7.5.3 Burden of proof
Many sources other than scientific publishers are generally deemed to provide reliable publication dates. These include for example publishers of newspapers or periodicals, or television or radio stations. Academic institutions (such as academic societies or universities), international organisations (such as the European Space Agency ESA), public organisations (such as ministries or public research agencies) or standardisation bodies also typically fall into this category.

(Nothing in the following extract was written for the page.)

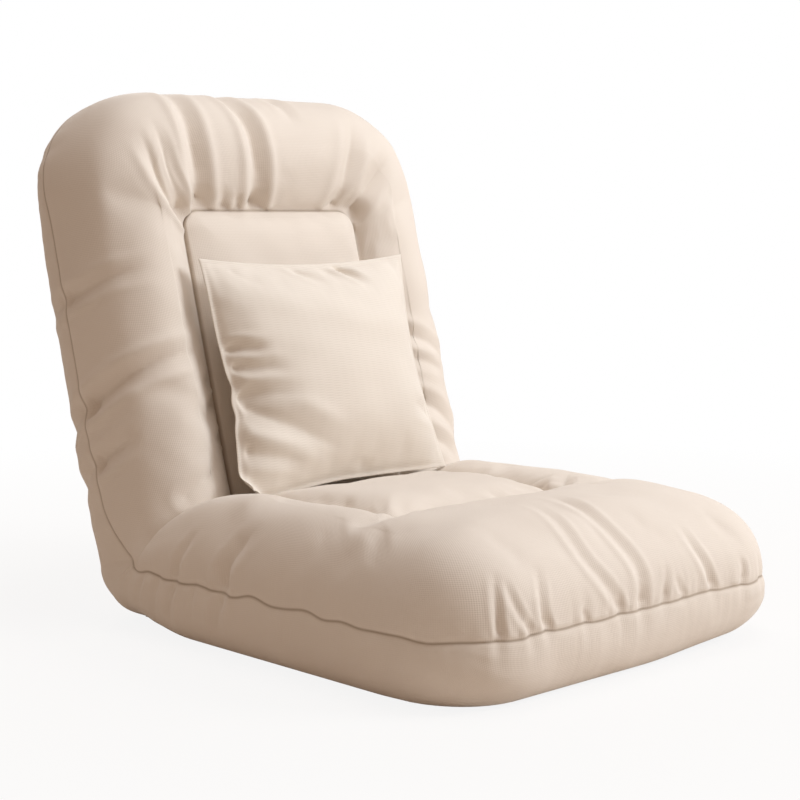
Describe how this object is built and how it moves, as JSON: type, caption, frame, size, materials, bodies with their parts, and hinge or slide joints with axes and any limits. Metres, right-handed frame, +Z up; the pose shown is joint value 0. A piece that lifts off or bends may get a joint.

Some universities host so-called eprint archives to which authors submit reports on research results in electronic form before they are submitted or accepted for publication by a conference or journal. In fact, some of these reports are never published anywhere else. The most prominent such archive is known as arXiv.org (arxiv.org, hosted by the Cornell University Library), but several others exist, e.g. the Cryptology eprint archive (eprint.iacr.org, hosted by the International Association for Cryptology Research). Some such archives crawl the internet to automatically retrieve publications which are publicly available from researchers' web pages, such as CiteseerX (citeseerx.ist.psu.edu hosted by Pennsylvania State University).
Companies, organisations or individuals use the internet to publish documents that had previously been published on paper. These include manuals for software products such as video games, handbooks for products such as mobile phones, product catalogues or price lists and white papers on products or product families. Evidently, most of these documents address the public – e.g. actual or potential customers – and are thus meant for publication. Hence the date given can be taken as a date of publication.